Reg A and Reg A+ Offerings
Federal securities laws regulate the trading of securities in the United States. These laws require the offering and sale of securities to be registered with the Security Exchange Commission. However, there are certain exemptions that allow companies to sell their securities without getting registered with the SEC. Regulation A and A+ is an exemption from massive hustles of registration processes to gain access to finance for business. These regulations aim to create ease of doing business in the United States and open new horizons for companies with immense potential for development but lower financing resources.
Background of Reg A and A+
Financing is one of the biggest problems, especially for startups and small businesses. Small companies usually cannot afford to meet the cost of registration and other regulatory compliance. So, to solve this problem of budding companies, an Obama administration signed a landmark piece of legislation called The JOBS Act – Jump Start our business Act on April 05, 2012. This act opened new horizons of capital access for startups and businesses. The act allowed businesses to access crowds for raising finance and advertise their fundraising scheme in public. This act was considered a remarkable milestone in assisting startups in raising funds as a base of potential investors was changed from 2% wealthiest Americans to all in America.
To be an accredited investor, a person's annual income should exceed $200,000 and $300,000 for joint income of spouse for the last two years, and there must be an expectation that the individual's earning will be the same or higher in the current year. Further, an individual also qualifies as an accredited investor if their net worth exceeds $ 1,000,000, excluding property of primary residence. In August 2020, SEC updated the definition of accredited investors and added holders of professional licenses, limited liability companies, and family offices in the definition. However, these professionals and companies must have at least $5 million of assets or assets under management. It's important to note that condition for the accredited investors is limited to the tier-2 and under tier-1, finance can be raised from anyone.
Companies relying on Reg A must still file offering statements with SEC to provide issuing documents to the security buyer, same as a prospectus in case of a registered offering. Although these requirements need to be fulfilled by the companies, they are still straightforward and contain a low bar of procedural compliance compared with the registered process of offering securities. Reg A contains two different tiers that have different qualifying requirements and different limits for raising finance.

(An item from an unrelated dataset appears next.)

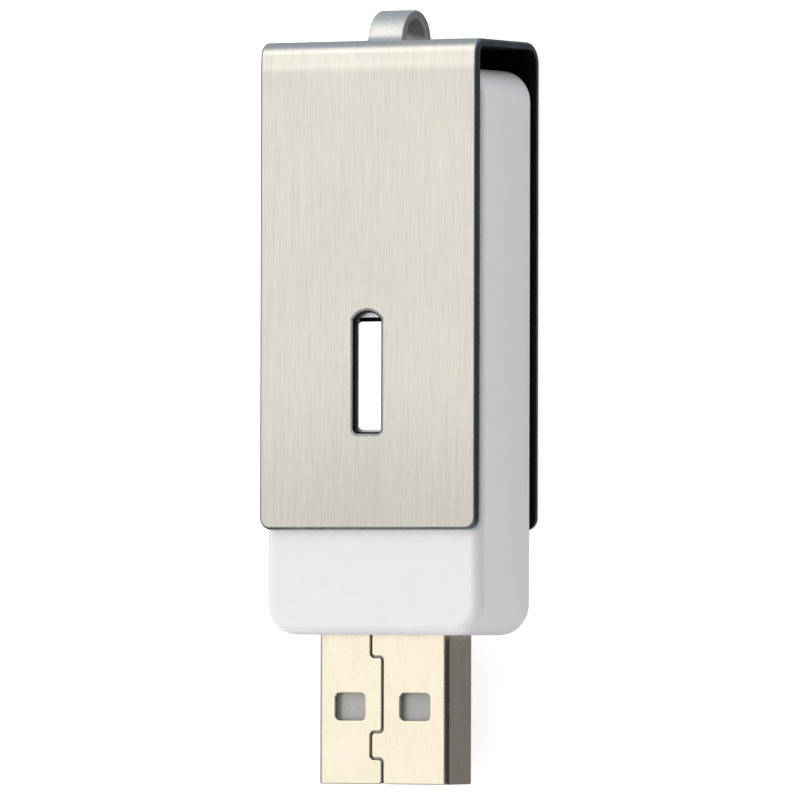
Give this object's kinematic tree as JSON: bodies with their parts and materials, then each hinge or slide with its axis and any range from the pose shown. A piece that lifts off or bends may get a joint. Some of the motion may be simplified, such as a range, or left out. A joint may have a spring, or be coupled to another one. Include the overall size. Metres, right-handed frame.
{
  "type": "usb flash drive",
  "caption": "Flat USB stick with a white plastic body and metal plug in a brushed steel U-shaped swivel cover that has a viewing slot and a key loop.",
  "frame": {"origin": "on the surface that the drive lies on, under the middle of its bounding box", "axes": "+X across the width; +Y along the length towards the key loop, so the plug points along -Y; +Z out of the slotted front plate"},
  "size_m": [0.0202, 0.0632, 0.0108],
  "materials": {
    "cover_steel": "brushed along its length, with darker punched edges",
    "stud_steel": "turned",
    "white_plastic": "satin moulded",
    "window_plastic": "milky light guide",
    "plug_plating": "nickel-plated sheet, slightly warm",
    "insulator_plastic": "moulded",
    "contact_gold": "gold-flashed",
    "board_laminate": "green solder resist on glass-fibre laminate",
    "chip_resin": "moulded black resin, unmarked",
    "tinned_leads": "tin-plated",
    "crystal_can": "ceramic with a metal lid",
    "led_lens": "clear lens",
    "capacitor_ceramic": "tan ceramic with tinned ends",
    "resistor_ceramic": "black film with tinned ends"
  },
  "bodies": {
    "drive": {"housing": "white_plastic", "rear_lid": "white_plastic", "light_window": "window_plastic", "plug_shell": "plug_plating", "plug_insulator": "insulator_plastic", "contact_vbus": "contact_gold", "contact_data_minus": "contact_gold", "contact_data_plus": "contact_gold", "contact_ground": "contact_gold", "circuit_board": "board_laminate", "flash_chip": "chip_resin", "flash_chip_leads": "tinned_leads", "controller_chip": "chip_resin", "controller_leads": "tinned_leads", "voltage_regulator": "chip_resin", "regulator_leads": "tinned_leads", "crystal_oscillator": "crystal_can", "activity_led": "led_lens", "ceramic_capacitors": "capacitor_ceramic", "chip_resistors": "resistor_ceramic"},
    "cover": {"swivel_cover": "cover_steel", "front_pivot_stud": "stud_steel", "rear_pivot_stud": "stud_steel"}
  },
  "joints": [
    {"name": "cover_swivel", "type": "hinge", "parent": "drive", "child": "cover", "pos_m": [0, -0.00507, 0.0054], "axis": [0, 0, 1], "continuous": true}
  ]
}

Under tier 1, financing amounting to $20 million can be raised in any 12 months period. However, no more than $6 million can be raised from affiliates of the security holders. Further, there is a requirement to get a qualification on offering statement from SEC staff and security regulator of the state in which the company plans to sell the securities. However, the companies raising finance under tier 1 do not need to continuously report on the status of the offering statement but on a final report at the end of the offering period.
Under tier 2, financing amounting to $75 million can be raised in any 12 months period. However, no more than $15 million can be raised from affiliates of the security. In tier 2, there is no need to get a qualification of the state regulator, but there is a need to continuously report on the status of the offering statement (annual report, semi-annual report, and current report, etc.). Further, there is a limitation on obtaining financing from the non-accredited investor. So, an investor must be accredited.